На вопрос о вере в бога ветераны отвечали по-разному. Для молодежи того времени были характерны атеизм и вера в собственные силы, знания, умения и навыки. «Я верил, что меня не убьют» – так выразилось большинство опрошенных ветеранов. Тем не менее «у некоторых были крестики, но тогда это было не модно, и их старались прятать даже те, кто имел. Мы же были атеисты. Были и верующие, но сколько у меня было людей, чтобы кто-то молился – не помню», – вспоминает В. П. Брюхов. Из опрошенных танкистов только А. М. Фадин подтвердил, что во время войны верил в бога: «На фронте нельзя было открыто молиться. Я не молился, но в душе веру держал». Вероятно, многие солдаты, попадавшие в тяжелейшие ситуации, приходили к вере в бога, как это произошло с А. В. Боднарем в описываемой им в воспоминаниях безвыходной ситуации.
В бою все страхи и предчувствия уходили на второй план, заслоняемые двумя главными желаниями – выжить и победить. Именно на их выполнение в бою направлена работа всего экипажа, у каждого члена которого есть свои обязанности и сектор ответственности.
«Наводчик все время должен держать пушку по ходу танка, наблюдать в прицел, докладывать, что он видит. Заряжающий должен смотреть вперед и направо и сообщать экипажу, стрелок-радист смотрит вперед и вправо. Механик следит за дорогой, чтобы предупредить наводчика о впадинах, не зацепить пушкой землю. Командир в основном концентрирует внимание налево и вперед», – рассказывает А. С. Бурцев.
Очень много зависело от искусства двух человек – механика-водителя и командира орудия или впоследствии наводчика. В. П. Брюхов вспоминает: «Очень большое значение имеет опыт механика. Если механик опытный, ему не нужно подсказывать. Он сам тебе условия создаст, на площадку выйдет, чтобы ты мог поразить цель, сам за укрытие спрячется.
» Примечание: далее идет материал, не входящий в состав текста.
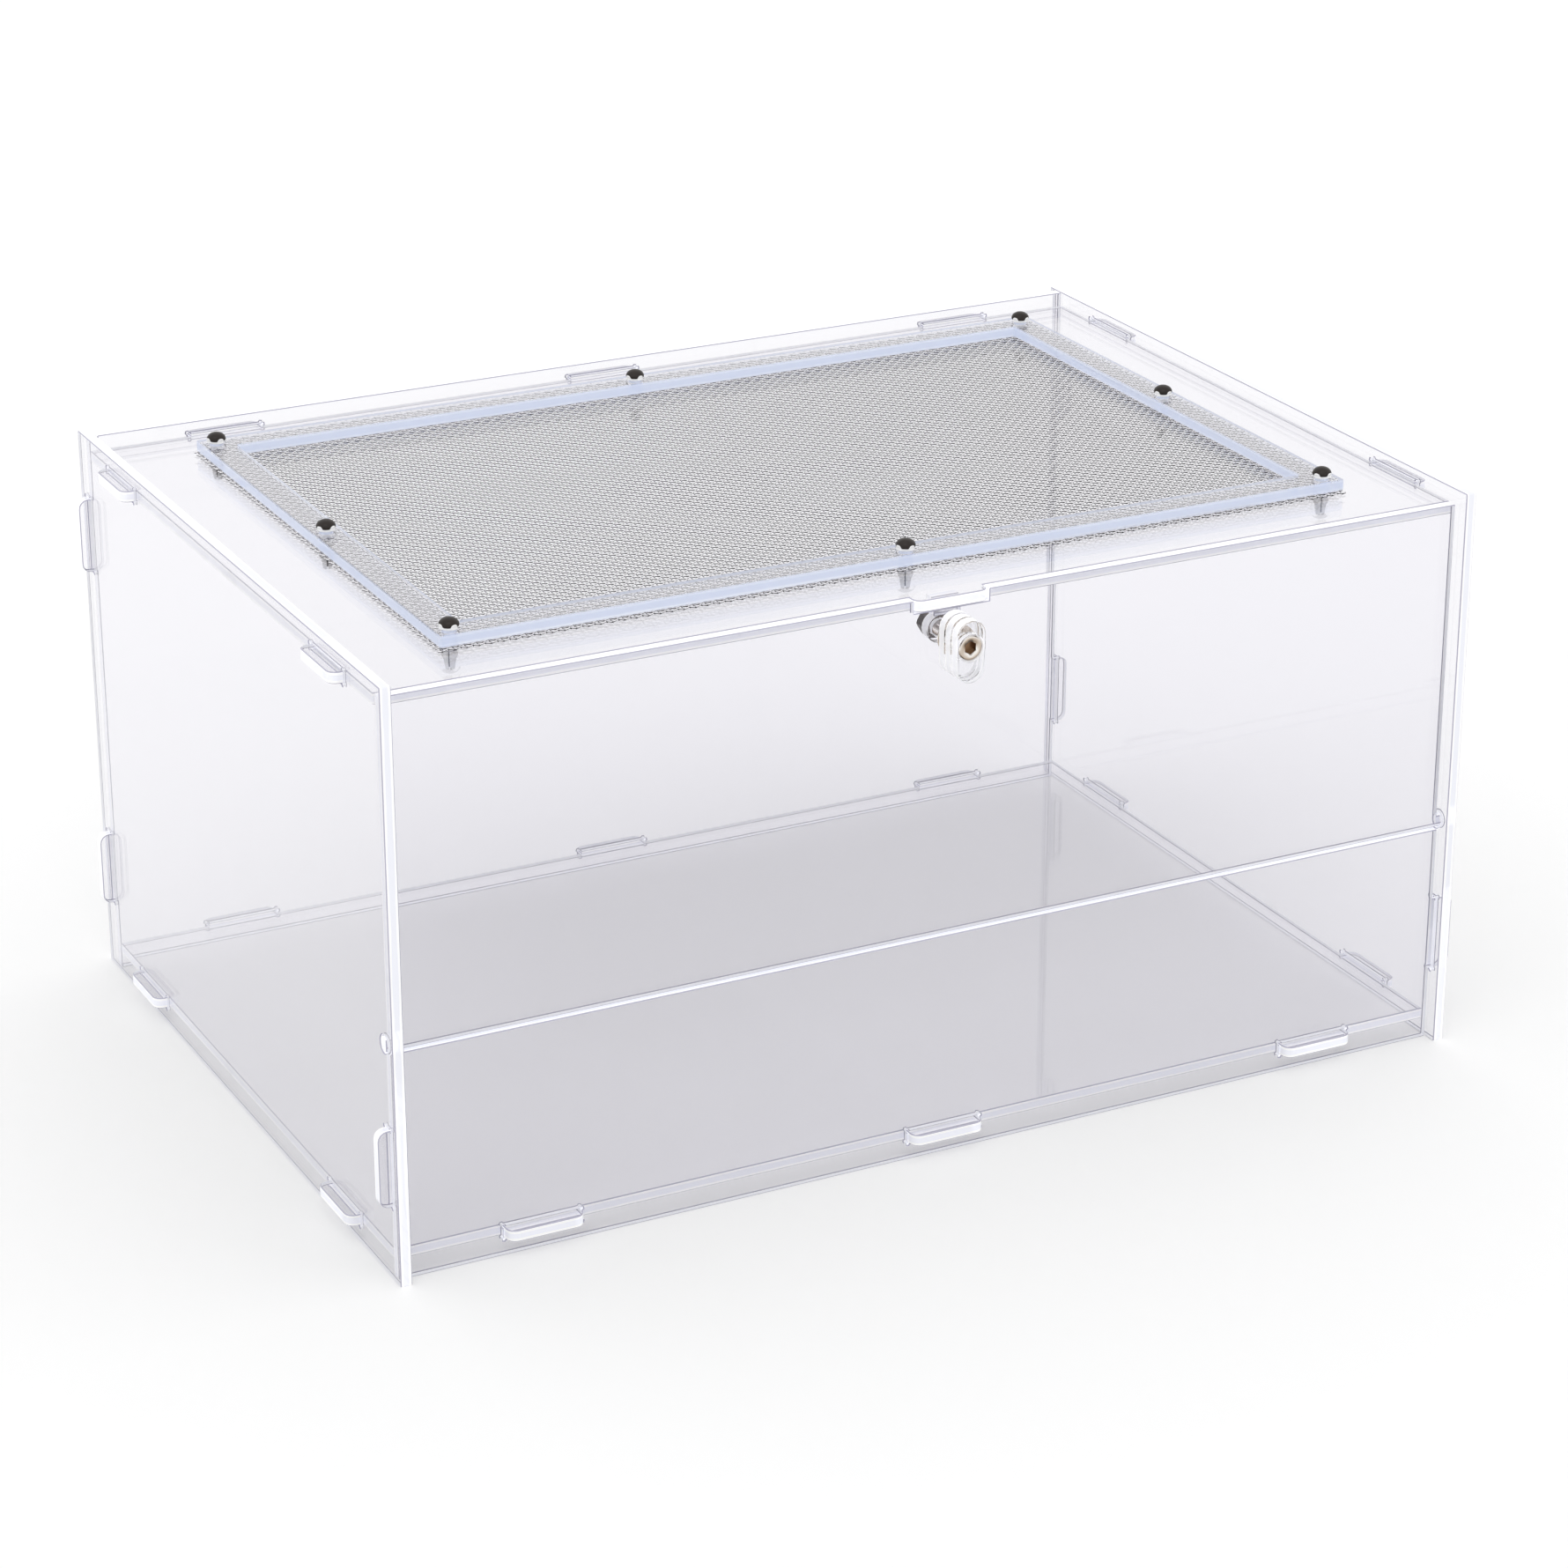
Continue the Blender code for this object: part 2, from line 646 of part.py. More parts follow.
def main():
    for old in list(bpy.data.objects):
        bpy.data.objects.remove(old, do_unlink=True)

    acrylic = make_material("clear_acrylic", (0.93, 0.94, 0.96), 0.05, transmission=0.9, alpha=0.35)
    steel_wire = make_material("steel_wire", (0.62, 0.63, 0.65), 0.35, metallic=1.0)
    nylon = make_material("natural_nylon", (0.90, 0.91, 0.92), 0.3, transmission=0.4)
    dark = make_material("dark_plastic", (0.035, 0.026, 0.022), 0.25)
    bright = make_material("bright_metal", (0.86, 0.84, 0.80), 0.08, metallic=1.0)
    dark_steel = make_material("dark_steel", (0.10, 0.09, 0.09), 0.35, metallic=1.0)

    case = make_empty("case", (0, depth_shift, 0))
    make_floor_panel(case, acrylic)
    make_side_panel("left_side_panel", -half_width, case, acrylic)
    make_side_panel("right_side_panel", inner_half, case, acrylic)
    make_back_panel(case, acrylic)
    make_front_lower_panel(case, acrylic)
    make_top_panel(case, acrylic)
    make_strike_plate(case, acrylic)
    make_vent_mesh(case, steel_wire)
    make_retaining_frame(case, acrylic)
    make_rivets(case, nylon, dark)

    hinge = make_empty("door_hinge", (0, pivot_y, pivot_z), case)
    make_front_door(hinge, acrylic)
    latch_axis = make_empty("latch_axis", (0, 0, latch_z - pivot_z), hinge)
    make_latch(latch_axis, acrylic, bright, dark_steel)


main()
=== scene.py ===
# %% [markdown]
# # A clear sheet terrarium
# The case is cut from clear acrylic sheet and plugs together with tabs and slots. Its front door drops
# open on two square ears, a turn latch holds it, and a wire mesh vent is riveted into the top.
# Almost everything here is transparent, so the look comes from the cut edges, the fine chamfers that
# bound them, the woven wire and the few dark and bright fittings.

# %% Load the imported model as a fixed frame
import json
import math

import bmesh
import bpy
from mathutils import Matrix, Vector


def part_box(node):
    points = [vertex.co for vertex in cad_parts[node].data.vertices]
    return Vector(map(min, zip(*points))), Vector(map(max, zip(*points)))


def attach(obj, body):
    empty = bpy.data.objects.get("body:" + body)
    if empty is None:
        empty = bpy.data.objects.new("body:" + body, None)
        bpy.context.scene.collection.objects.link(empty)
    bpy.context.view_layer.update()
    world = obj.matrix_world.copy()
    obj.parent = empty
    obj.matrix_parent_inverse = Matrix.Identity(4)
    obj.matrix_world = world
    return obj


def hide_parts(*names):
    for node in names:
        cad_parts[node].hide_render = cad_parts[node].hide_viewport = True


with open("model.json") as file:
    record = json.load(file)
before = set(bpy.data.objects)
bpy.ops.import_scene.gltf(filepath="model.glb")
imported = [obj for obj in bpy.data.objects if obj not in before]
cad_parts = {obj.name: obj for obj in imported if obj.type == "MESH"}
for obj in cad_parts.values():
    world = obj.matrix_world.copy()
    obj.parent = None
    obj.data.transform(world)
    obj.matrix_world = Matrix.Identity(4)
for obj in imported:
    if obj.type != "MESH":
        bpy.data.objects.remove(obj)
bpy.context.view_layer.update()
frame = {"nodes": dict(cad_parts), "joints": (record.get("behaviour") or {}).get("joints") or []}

# %% [markdown]
# ## Places taken from the frame
# Every new piece sits on what carries it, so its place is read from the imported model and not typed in.
# The model is in metres, with +Y to the back.

# %% Places
MM = 0.001
mesh_low, mesh_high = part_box("vent_mesh")
top_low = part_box("top_panel")[0]
frame_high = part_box("mesh_retaining_frame")[1]
vent_middle = (mesh_low + mesh_high) / 2
joint_at = {joint["name"]: Vector(joint["pos_m"]) for joint in frame["joints"]}
latch_axis = joint_at["latch_turn"]
print("vent middle", vent_middle, "latch axis", latch_axis)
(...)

Некоторые механики даже так говорили: «Я никогда не погибну, потому что я поставлю танк так, чтобы болванка ударила не там, где я сижу». Я им верю». Г. Н. Кривов вообще считает, что выжил в первых боях только благодаря искусству опытного механика-водителя.
А. В. Марьевский в отличие от остальных ветеранов ставит наводчика на второе место по значимости после командира танка: «Командир орудия важнее. Он мог остаться и за командира танка, и за командира взвода. Командир орудия – это единица!» Тут следует отметить, что ветеран, единственный из опрошенных, утверждает, что, даже став командиром роты, а потом и батальона, он всегда сам садился за рычаги: «Если снаряд попал в башню, конечно, и командир орудия, и заряжающий гибли. Я потому и садился на место механика-водителя. Я еще когда механиком-водителем на Т-60, Т-70 воевал, я понял, в чем суть дела, как живым остаться».